Mon opinion a donc au moins le mérite d'être en
accord avec toute expérience possible pour moi. Elle a
quelque chose à voir avec la connaissance puisqu'elle se
présente comme jugement à propos d'une
réalité et qu'elle nie du même coup
l'opinion contraire.
b. L'opinion ne se discute pas
Si l'opinion peut être vraie, elle est en revanche
incapable de dire pourquoi elle l'est. Sa force de persuasion
dépend essentiellement de la rhétorique
déployée pour l'énoncer. Dans de nombreux
dialogues de Platon, la seule force du sophiste est de faire
montre d'un certain charme et d'un pouvoir de susciter
l'admiration pour imposer ce qui n'est qu'une opinion. Mais la
persuasion n'est pas la conviction, et l'opinion est proprement
impuissante à convaincre véritablement puisqu'elle
ne se laisse pas questionner : accepter d'examiner et de
critiquer son opinion, c'est sortir du registre de l'opinion pour
entrer dans la pensée réflexive. Au contraire,
l'opinion s'impose et elle n'est opinion que dans la mesure
où elle ne se discute pas.
c. La vérité du point de vue
L'opinion ne serait alors qu'un simple point de vue personnel, un
jugement indéfectiblement attaché au sujet qui
l'énonce. Si l'opinion dit une vérité, c'est
celle d'un sujet particulier. La vérité de
l'opinion est éminemment relative. Est-on dès lors
encore en droit de parler de vérité ?
2. L'opinion ne peut accéder à la
vérité
a. « L'opinion a en droit toujours tort »
Dire que l'on ne peut accéder pleinement à la
vérité conduit à adopter un point de vue
sceptique ; dire en revanche que les différentes
opinions contiennent la vérité, c'est faire de la
vérité un non-sens puisque des propos
contradictoires deviendraient alors également vrais.
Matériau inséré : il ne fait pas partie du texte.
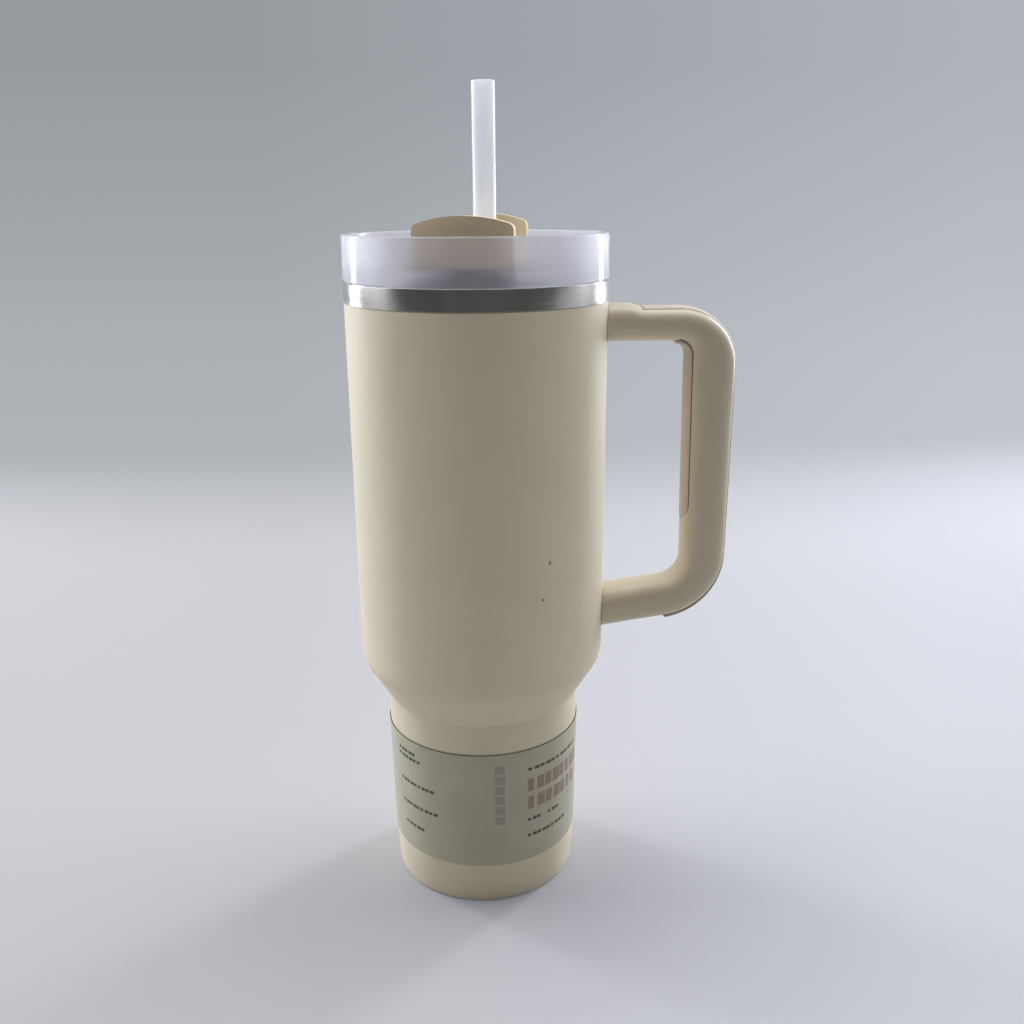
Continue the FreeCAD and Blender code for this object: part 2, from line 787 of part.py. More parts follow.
def straw():
    """Straight drinking straw with softened ends."""
    body = new_body("straw")
    low = "vessel_floor + straw_floor_gap"
    inner = "(straw_radius - straw_wall)"
    revolve(body, [
        (inner, low, "0"),
        ("straw_radius", low, "straw_wall / 3"),
        ("straw_radius", "straw_height", "straw_wall / 3"),
        (inner, "straw_height", "0"),
    ])
    bind(body, **{"Placement.Base.x": STRAW_X, "Placement.Base.y": STRAW_Y})
    return body


# ---- Turning cover -------------------------------------------------------------------------------

UPRIGHT = Vector(0, 0, 1)

# Where the crest of a tab bends: a share of its half width, and of its drop to the shoulders.
TAB_BEND_REACH = 0.55
TAB_BEND_DROP = 0.3


def sector(name, radius, base, height, middle, spread):
    """A slice of a disc about the upright axis, to both sides of a bearing."""
    turn = f"{middle} - ({spread}) / 2"
    return cylinder(name, radius, height, ("0", "0", base), UPRIGHT, turn, Angle=spread)


def notch(name, clearance, base, height):
    """The way that the straw takes out of the cover when the cover turns from it."""
    reach = f"(straw_radius + {clearance})"
    middle = "straw_bearing + notch_angle / 2"
    wide = sector(f"{name}_wide", f"straw_offset + {reach}", base, height, middle, "notch_angle")
    slim = sector(f"{name}_slim", f"straw_offset - {reach}", base, height, middle, "notch_angle")
    end = cylinder(f"{name}_end", reach, height, (STRAW_X, STRAW_Y, base))
    return joined(f"{name}_path", [cut_away(f"{name}_arc", wide, slim), end])


def rotating_cover():
    """Two-winged cover that turns on a central pivot, with an arched finger tab on each wing."""
    wings = [
        sector("front_wing", COVER, COVER_LOW, "cover_thickness", "cover_bearing", "cover_wing_angle"),
        sector("rear_wing", COVER, COVER_LOW, "cover_thickness", "cover_bearing + 180",
               "cover_wing_angle"),
    ]
    hub = cylinder("cover_hub", "cover_hub_radius", "cover_thickness", ("0", "0", COVER_LOW))
    stem = cylinder("cover_stem", "pivot_radius", "pivot_length", ("0", "0", f"{COVER_LOW} - pivot_length"))
    groove = cut_away(
        "stem_groove",
        cylinder("groove_outer", "pivot_radius + clip_groove", "clip_thickness",
                 ("0", "0", f"{CLIP_HIGH} - clip_thickness")),
        cylinder("groove_inner", "pivot_radius - clip_groove", "clip_thickness",
                 ("0", "0", f"{CLIP_HIGH} - clip_thickness")),
    )
    arch = new_body("tab_arch")
    sketch = new_sketch(arch, "XZ_Plane")
    half = "tab_width / 2"
    bend = f"tab_crest - (tab_crest - tab_shoulder) * {TAB_BEND_DROP}"
    outline(sketch, [
        (f"0 - {half}", f"{COVER_LOW} + cover_thickness / 2", "0"),
        (half, f"{COVER_LOW} + cover_thickness / 2", "0"),
        (half, "tab_shoulder", "tab_round"),
        (f"{half} * {TAB_BEND_REACH}", bend, "tab_width"),
        ("0", "tab_crest", "tab_width"),
        (f"0 - {half} * {TAB_BEND_REACH}", bend, "tab_width"),
        (f"0 - {half}", "tab_shoulder", "tab_round"),
    ])
    pad(arch, sketch, f"2 * {COVER} + tab_width")
    arch.Placement = Placement(Vector(), Rotation(UPRIGHT, value("cover_bearing + 90")))
    arch.setExpression("Placement.Rotation.Angle", formula("cover_bearing + 90"))
    outside = cylinder("tab_outside", COVER, "tab_crest - deck_height", ("0", "0", "deck_height"))
    inside = primitive(
        "Part::Cone", "tab_inside", ("0", "0", COVER_LOW),
        Radius1=f"{COVER} - tab_foot_inset", Radius2=f"{COVER} - tab_crest_inset",
        Height=f"tab_crest - {COVER_LOW}",
    )
    tabs = cut_away("tabs", shared("tab_stock", [arch, outside]), inside)
    solid = joined("cover_solid", [*wings, hub, stem, tabs])
    opening = notch("cover_notch", "notch_clearance", "deck_height", "cover_gap + 2 * cover_thickness")
    pocket_stock = seal_form("cover_seal_pocket", "gasket_fit")
    return cut_away("rotating_cover", solid, joined("cover_cuts", [groove, opening, pocket_stock]))


def seal_form(name, margin):
    """The pad that closes the drinking opening, grown by a margin."""
    body = new_body(name)
    middle = f"{COVER_LOW} - seal_proud + (seal_thickness + {margin}) / 2"
    sketch = new_sketch(body, "XY_Plane", offset=middle, turn="cover_bearing")
    deep = f"(drink_depth / 2 + seal_margin + {margin})"
    wide = f"(drink_width / 2 + seal_margin + {margin})"
    outline(sketch, [
        (f"{DRINK} {radial} {deep}", f"{side} {wide}", f"drink_round + seal_margin + {margin}")
        for radial, side in (("-", "0 -"), ("+", "0 -"), ("+", "0 +"), ("-", "0 +"))
    ])
    pad(body, sketch, f"seal_thickness + {margin}")
    return body


def cover_seal():
    """Silicone pad set into the front wing, over the drinking opening."""
    return seal_form("cover_seal", "0")


def pivot_clip():
    """Snap ring that keeps the cover's pivot in the hub."""
    low = f"{CLIP_HIGH} - clip_thickness + pivot_clearance"
    thickness = "clip_thickness - 2 * pivot_clearance"
    disc = cylinder("clip_disc", "clip_radius", thickness, ("0", "0", low))
    hole = cylinder("clip_hole", "pivot_radius - clip_groove + pivot_clearance", "3 * clip_thickness",
                    ("0", "0", f"{low} - clip_thickness"))
    return cut_away("pivot_clip", disc, hole)


def main():
    blank = handle_blank()
    parts = [
        outer_shell(), inner_vessel(), base_plate(), getter_capsule(), vacuum_seal_bead(), paper_sleeve(),
        handle_frame(blank), inner_grip_insert(blank), outer_grip_insert(blank),
        handle_bracket("upper"), handle_bracket("lower"), handle_washers(), handle_screws(),
        lid_body(), lid_gasket(), pivot_oring(), straw_grommet(), straw(),
        rotating_cover(), cover_seal(), pivot_clip(),
    ]
    document.recompute()
    failed = [item.Name for item in document.Objects if {"Invalid", "Error"} & set(item.State)]
    failed += [part.Label for part in parts if part.Shape.isNull() or not part.Shape.isValid()]
    if failed:
        raise RuntimeError(f"these objects failed: {failed}")
    os.makedirs("parts", exist_ok=True)
    for part in parts:
        part.Shape.exportStep(f"parts/{part.Label}.step")
        print(f"{part.Label}: {len(part.Shape.Solids)} solid(s), {part.Shape.Volume:.1f} mm3")


main()
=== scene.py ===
"""Looks for a handled drinking tumbler: its coat, steel, clear lid, cover, straw, paper sleeve and grips."""

import math

import bmesh
import bpy
from bpy.props import FloatProperty, FloatVectorProperty, PointerProperty
from bpy.types import NodeSocket, Operator, Panel, PropertyGroup
from mathutils import Matrix, Vector


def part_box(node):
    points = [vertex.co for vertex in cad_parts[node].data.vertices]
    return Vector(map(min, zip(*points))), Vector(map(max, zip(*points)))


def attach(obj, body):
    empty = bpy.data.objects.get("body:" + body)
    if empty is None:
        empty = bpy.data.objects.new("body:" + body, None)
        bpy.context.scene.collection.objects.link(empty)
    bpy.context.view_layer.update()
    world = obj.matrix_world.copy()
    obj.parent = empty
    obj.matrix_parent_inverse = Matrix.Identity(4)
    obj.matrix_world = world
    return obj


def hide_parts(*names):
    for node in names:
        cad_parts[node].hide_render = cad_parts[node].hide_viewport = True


bl_info = {
    "name": "Handled tumbler",
    "version": (1, 0, 0),
    "blender": (4, 5, 0),
    "location": "3D View > Sidebar > Tumbler",
    "description": "Dresses a handled drinking tumbler with its finishes and small forms",
    "category": "Object",
}

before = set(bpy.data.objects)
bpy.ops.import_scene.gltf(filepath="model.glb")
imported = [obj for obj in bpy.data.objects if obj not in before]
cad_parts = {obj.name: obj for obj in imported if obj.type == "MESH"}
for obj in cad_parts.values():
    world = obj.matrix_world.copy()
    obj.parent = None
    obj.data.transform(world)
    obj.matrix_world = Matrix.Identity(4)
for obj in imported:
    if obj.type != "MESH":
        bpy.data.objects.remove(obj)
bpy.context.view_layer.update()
MM = 0.001

# Nodes of the frame that give the default sizes.
_, SHELL_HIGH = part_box("outer_shell")
_, VESSEL_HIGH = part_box("inner_vessel")
SLEEVE_LOW, SLEEVE_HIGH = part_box("paper_sleeve")
HANDLE_LOW, HANDLE_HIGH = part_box("handle_frame")
LID_LOW, LID_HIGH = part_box("lid_body")
STRAW_LOW, STRAW_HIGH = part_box("straw")
STRAW_PLACE = (STRAW_LOW + STRAW_HIGH) / 2


# ---- Properties ----


def length(description, default):
    """A length in metres, shown in the scene's own units."""
    return number(description, default, unit="LENGTH", precision=5)


def mm(description, millimetres):
    """A length, given here in millimetres."""
    return length(description, millimetres * MM)


def angle(description, default):
    """An angle, given here in degrees."""
    return number(description, math.radians(default), subtype="ANGLE")


def number(description, default, **settings):
    """A plain number; the panel names it after its attribute."""
    return FloatProperty(description=description, default=default, **settings)


def colour(description, default):
    """A surface colour, scene linear."""
    return FloatVectorProperty(
        description=description, default=default, size=3, min=0.0, max=1.0, subtype="COLOR"
    )


class TumblerCup(PropertyGroup):
    """Sizes of the steel cup and its paper sleeve."""

    body_radius: length("Painted body above the shoulder", SHELL_HIGH.y)
    shell_wall: mm("Thickness of each steel wall", 0.8)
    vacuum_gap: mm("Space between the two walls", 3.0)
    shell_edge: mm("Slanted edge of the painted shell", 0.25)
    shell_height: length("Top of the painted shell", SHELL_HIGH.z)
    shoulder_height: mm("Where the body turns into the cone", 98.0)
    shoulder_angle: angle("Lean of the cone from upright", 31.0)
    shoulder_round: mm("Radius of the shoulder's bend", 14.0)
    barrel_radius: mm("Slim barrel at the neck", 39.15)
    taper_height: mm("Where the barrel begins to taper", 70.0)
    barrel_low_radius: mm("Barrel just above the foot", 38.2)
    barrel_low_height: mm("Height of that size", 16.0)
    neck_round: mm("Radius where the cone meets the barrel", 3.0)
    foot_radius: mm("Radius at the ground", 37.4)
    foot_round: mm("Radius of the foot's edge", 1.3)
    foot_lip: mm("Width of the turned-in foot", 4.4)
    rim_height: length("Top of the folded steel rim", VESSEL_HIGH.z)
    band_radius: length("Outside of the bare steel band", VESSEL_HIGH.y)
    rim_round: mm("Radius of the folded rim's inner edge", 1.6)
    band_edge: mm("Slanted lower edge of the steel band", 0.2)
    floor_round: mm("Radius round the vessel's floor", 7.0)
    vessel_floor: mm("Inside floor of the vessel", 9.0)
    sleeve_thickness: mm("Thickness of the paper", 0.25)
    sleeve_gap: mm("Gap between the barrel and the paper", 0.1)
    lap: mm("How far the lap stands out", 0.12)
    seam_depth: mm("Dark line under the lid", 0.55)
    # Painted shade: height of the dark ring along the paper's upper edge, where the sleeve meets the body.
    edge_shade_height: mm("Darker line along the paper's upper edge", 0.22)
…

Il semble donc plus pertinent de poser qu'il ne saurait
être question de vérité à propos de
l'opinion et de rappeler avec Bachelard que
« l'opinion a, en droit, toujours tort »
(La Formation de l'esprit scientifique). C'est en
droit, dit Bachelard, que l'opinion a toujours tort et non
en fait. Il ne s'agit donc pas de dire qu'il arrive
à l'opinion d'être fausse ni même qu'elle
est toujours fausse, mais plutôt qu'elle ne saurait
être vraie.
b. Vérité formelle et vérité
matérielle
La vérité formelle désigne l'absence de
contradiction d'un discours ou d'un raisonnement qui pourra
dès lors être appelé raisonnement valide. On
parle aussi en logique moderne de consistance.
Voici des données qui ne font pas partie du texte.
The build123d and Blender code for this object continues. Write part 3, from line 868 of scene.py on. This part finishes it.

La vérité matérielle désigne, quant
à elle, l'adéquation entre mon jugement et la
réalité (voir Kant,
Critique de la raison
pure, Logique transcendantale).
L'opinion peut sembler matériellement vraie mais, comme
le note Bachelard, « s'il arrive [à la
science] sur un point particulier, de légitimer
l'opinion, c'est pour d'autres raisons que celles qui fondent
l'opinion ». Lorsque l'opinion rencontre la
vérité, ce n'est que pur hasard.
c. L'opinion se passe des critères de vérité
L'opinion n'est jamais formellement fausse non plus. L'absence de
toute formalisation est justement ce qui la caractérise.
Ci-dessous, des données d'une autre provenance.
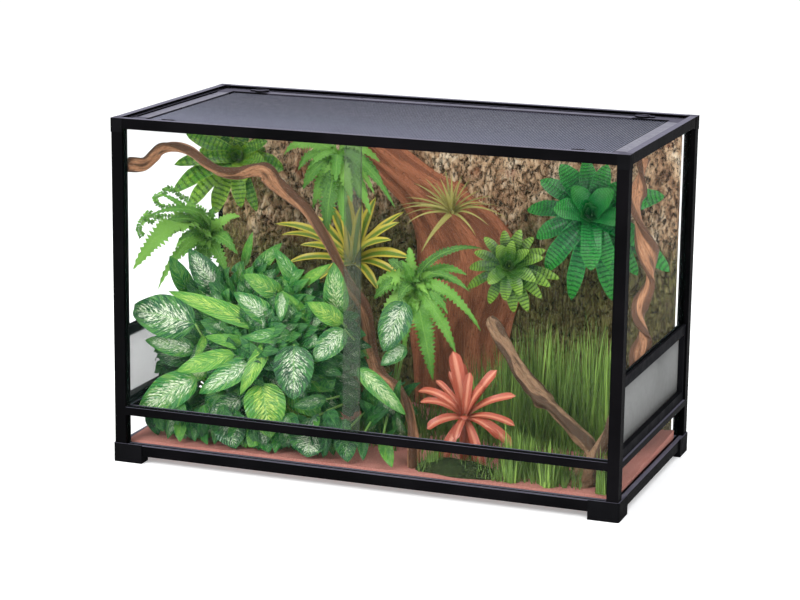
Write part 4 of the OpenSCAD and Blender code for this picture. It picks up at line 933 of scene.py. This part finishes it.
def make_colour_plants():
    bark_plant("yellow_bromeliad_leaves", YELLOW_BROM, 112, YELLOW_LEAVES, striped_leaf(
        "yellow_striped_leaf", rgb(226, 206, 74), rgb(104, 140, 46), rgb(120, 130, 40)),
        "leaf_yellow", ("yellow_bromeliad",), axis=(0.2, -0.7, 0.7), fold=0.4)
    coral = Skin()
    coral.tube(smooth_path([(150, -115, 30), (150, -115, 80), (150, -116, 118)], 4), 8, 10, 0.4)
    star(coral, CORAL_CROWN, -115, CORAL_LEAVES, (0.2, -0.6, 0.8), blunt)
    coral.object("coral_bromeliad_leaves",
                 striped_leaf("coral_striped_leaf", rgb(168, 80, 58), rgb(206, 132, 104), rgb(108, 46, 34), 0.3),
                 "leaf_coral", replaced=("coral_bromeliad",))
    bark_plant("air_plant_leaves", AIR_CROWN, 122, AIR_LEAVES, plain_leaf(
        "air_plant_leaf", rgb(104, 100, 44), rgb(158, 152, 76), rgb(204, 196, 122), 0.3, (0.5, 0.7)),
        "leaf_olive", ("air_plant",), axis=(0.1, -0.6, 0.8), shape=needle, cols=4)


# Fern leaves: tip px, tip py, width mm, mm forward of the crown, bow
HANGING_FRONDS = [
    (326, 232, 32, 45, 1.2), (395, 204, 17, 25, 1.6), (371, 212, 22, 30, 1.2), (303, 187, 26, 20, 1.2),
    (284, 152, 22, 10, 1), (313, 206, 24, 30, 1.2), (352, 200, 26, 45, 1.2), (382, 178, 17, 10, 1.2),
    (345, 224, 24, 40, 1), (298, 168, 20, 0, 1), (380, 160, 18, 0, 1), (336, 180, 24, 52, 1)]
MIDDLE_FRONDS = [
    (376, 283, 26, 20, 1.4), (374, 297, 30, 30, 1.4), (388, 258, 22, 5, 1), (409, 245, 20, 0, 0.8),
    (482, 244, 15, 10, 1.8), (467, 272, 20, 10, 1.2), (466, 286, 17, 15, 1.2), (481, 327, 20, 30, 1.6),
    (456, 350, 26, 40, 1.2), (433, 376, 32, 45, 1), (398, 338, 26, 45, 1.2), (382, 318, 26, 35, 1.4),
    (438, 252, 20, 0, 1), (404, 350, 22, 40, 1.2), (448, 312, 22, 40, 1.2), (398, 300, 26, 50, 1.2)]
SIDE_FRONDS = [
    (133, 264, 44, 50, 0.9), (240, 214, 20, 10, 1), (186, 198, 16, 20, 1.2), (160, 190, 15, 30, 1.6),
    (141, 214, 14, 35, 1.8), (162, 222, 15, 30, 1.4), (158, 286, 18, 30, 1.6), (200, 290, 26, 40, 1),
    (238, 252, 26, 35, 1), (214, 205, 22, 10, 0.8), (228, 276, 24, 40, 1), (176, 246, 24, 45, 1.2),
    (150, 250, 14, 20, 1.6), (222, 262, 20, 30, 0.8), (234, 240, 18, 20, 0.8), (206, 272, 22, 44, 1)]
SPRIGS = [
    [(209, 222), (203, 210), (191, 203), (181, 196), (171, 189), (163, 191)],
    [(207, 225), (196, 214), (183, 206), (168, 207), (158, 204), (156, 197), (165, 192)],
    [(204, 228), (190, 220), (175, 217), (161, 216), (151, 222), (146, 217), (150, 211)],
    [(202, 231), (186, 226), (168, 221), (154, 216), (144, 219), (139, 229), (142, 237)]]


def make_ferns():
    skin = Skin()
    for crown in (HANGING_FERN, MIDDLE_FERN):
        peg(skin, crown, 5)
    skin.tube(smooth_path([(-391, 20, 30), (-388, 10, 180), (-380, 4, 300), SIDE_FERN], 5), 4, 8, 0.2)
    for crown, tips in ((HANGING_FERN, HANGING_FRONDS), (MIDDLE_FERN, MIDDLE_FRONDS), (SIDE_FERN, SIDE_FRONDS)):
        for px, py, width, forward, bow in tips:
            tip = inside(px, py, crown[1] - forward)
            go = unit(tip - crown)
            frond(skin, crown, tip, width * 1.3, FERN_FACE - go * np.dot(FERN_FACE, go), 0.13 * bow)
        tips = np.array(tips)
        for k in range(16):
            one, two = tips[k % len(tips)], tips[(k * 5 + 3) % len(tips)]
            px, py = (one[:2] + two[:2]) / 2 + RNG.uniform(-6, 6, 2)
            tip = inside(px, py, crown[1] - RNG.uniform(15, 55))
            tip = crown + (tip - crown) * RNG.uniform(0.55, 0.9)
            frond(skin, crown, tip, RNG.uniform(15, 22), FERN_FACE, 0.16)
    for places in SPRIGS:
        sprig(skin, places)
    skin.object("fern_fronds",
                plain_leaf("fern_leaf", rgb(24, 68, 22), rgb(76, 136, 44), rgb(134, 184, 78), 0.2, (0.5, 0.7)),
                "leaf_green", replaced=("ferns",))


REED_CLUMPS = [  # x, y, height, spread of the tips, count
    (257.7, -182, 105, 26, 60), (319.7, -183, 85, 24, 50), (412.7, -185, 80, 11, 36), (118, -175, 58, 18, 34),
    (261.7, -120, 75, 24, 40), (140, 28, 150, 34, 80), (189.7, 22, 205, 40, 110), (234.7, 30, 235, 44, 120),
    (282.7, 24, 225, 42, 120), (329.7, 30, 240, 40, 120), (361.7, 18, 215, 18, 90)]
GRASS_BEDS = [  # x, y, half width, half depth, count, height
    (255, 20, 140, 18, 620, 170), (176, -178, 80, 16, 240, 34), (300, -160, 75, 26, 330, 45),
    (60, 30, 60, 20, 160, 80), (240, -60, 150, 60, 420, 40), (0, -40, 70, 60, 260, 60)]
MOUND, MOUND_WIDE, MOUND_DEEP, MOUND_TALL = (158, -177), 74, 22, 26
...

Elle peut être utile ou pertinente mais elle n'a pas de
valeur de vérité. « L'opinion ne pense
pas », toujours selon Bachelard, et elle ne peut avoir
accès à la vérité. Elle est
même un obstacle dans l'acheminement vers la
vérité : Bachelard conclut que « on
ne peut rien fonder sur l'opinion : il faut d'abord la
détruire ». Il n'y a donc pas d'opinion vraie
et une théorie fausse (en désaccord avec le
réel) est toujours plus vraie que toute opinion
« vraie », puisqu'elle répond au
moins au critère de vérité formelle.
L'opinion ne s'évalue pas à la lumière de la
vérité.
3. La vérité de l'opinion
a. Reconsidérer le problème
Si l'on peut aisément admettre que l'opinion est en droit,
c'est-à-dire en vertu même de sa définition
et des modalités de son élaboration, incapable de
toute vérité comprise comme ce qui peut produire
une certitude rationnelle et réflexive (en particulier
dans une démonstration à caractère
scientifique), cela ne doit pas nous interdire de
réfléchir à l'idée d'une
vérité de l'opinion, en prenant ce terme de
vérité dans une acception plus large et plus
lâche.
b. Une vérité du sujet
L'opinion en dit plus sur celui qui l'énonce que sur son
objet. Lorsque Pascal, dans ses Pensées, parle de
« Vérité en deçà des
Pyrénées, erreur au-delà », il ne
laisse pas entendre qu'il y aurait plusieurs
vérités mais simplement que concernant certains
domaines, comme la justice en l'occurrence, il n'y a que des
opinions considérées comme vérités et
qui révèlent le caractère et la
mentalité des sujets qui émettent ces opinions.
c. L'opinion est sincère
Enoncer son opinion c'est parler « en son âme et
conscience ». La vérité de l'opinion se
situe au-delà d'elle-même : non dans ce qu'elle
dit mais dans le fait même qu'elle se dise. L'opinion est
vraie parce qu'elle correspond à un sentiment vrai et
authentique.
On ne peut négliger cet aspect de la
vérité de l'opinion, surtout si l'on
considère l'importance que l'opinion prend dans les
sociétés démocratiques modernes et
notamment l'importance du référendum comme preuve
directe de la souveraineté du peuple. Nous ne sommes
jamais certain que l'issue d'un vote corresponde à une
vérité politique et garantisse la justice. En
revanche, il existe une vérité très
particulière et qui est celle de l'opinion qui se donne
comme devoir de s'exprimer en toute bonne foi.